Theoretical food cost is what recipes and sales say should have been consumed. Actual food cost is what inventory counts say was consumed. The gap is waste, portioning drift, comps, transfers between branches, and shrinkage. A small gap is normal; a persistent or growing gap indicates a process problem at a specific branch.
How often should branches be costed?
Sales-driven theoretical food cost can be calculated daily from POS data. Actual food cost requires a physical inventory count, which is typically done weekly for high-volume branches and at minimum monthly for the close. Yield tests are run less often, usually quarterly or when a supplier or recipe changes.
Should delivery and dine-in be costed separately?
Yes. Delivery channels carry added packaging costs and aggregator commissions that change the contribution of every item sold through them. Without channel-aware costing, a branch with high delivery share can look profitable on theoretical food cost and lose money on actual contribution.

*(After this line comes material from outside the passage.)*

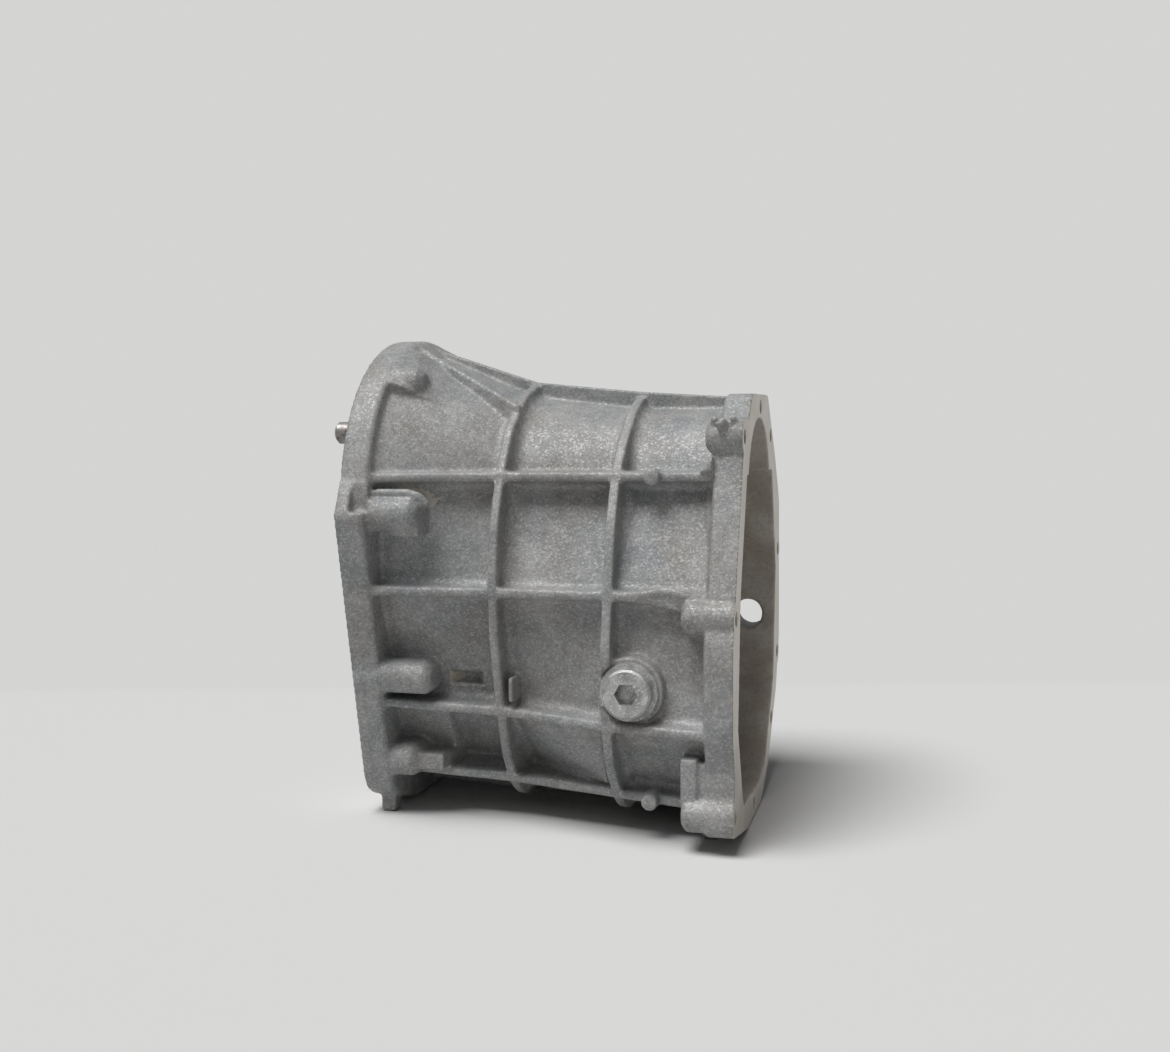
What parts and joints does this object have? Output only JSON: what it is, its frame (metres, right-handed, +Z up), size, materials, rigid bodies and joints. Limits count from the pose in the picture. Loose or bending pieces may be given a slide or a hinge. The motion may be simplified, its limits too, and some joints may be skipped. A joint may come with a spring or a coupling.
{
  "type": "gearbox housing",
  "caption": "Cast aluminium gearbox case with a round-topped front flange, ribbed tapering shell and open many-sided rear flange.",
  "frame": {"origin": "on the main shaft's axis at the front flange's machined face, where the input bearing's bore opens", "axes": "+X along the main shaft towards the rear flange, +Z up, -Y the side with the filler plug"},
  "size_m": [0.25, 0.227, 0.3037],
  "materials": {
    "cast_aluminium": "blasted casting, sparkling fine grain, machined flange faces",
    "painted_steel": "silver paint over steel",
    "washer_metal": "soft aluminium ring, painted with the case",
    "pin_steel": "ground steel, dulled"
  },
  "bodies": {
    "root": {"housing": "cast_aluminium", "filler_plug": "painted_steel", "plug_washer": "washer_metal", "dowel_pin_upper": "pin_steel", "dowel_pin_lower": "pin_steel"}
  },
  "joints": []
}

What is the minimum system setup needed to cost branches accurately?
A POS that records sales by branch, channel, and item; recipe-aware inventory that decomposes every item into ingredients; a purchase ledger that captures invoices per branch with normalised SKUs; and a way to log waste, transfers, and comps at the point they occur. Without all four, branch food cost numbers will be approximations rather than something you can act on.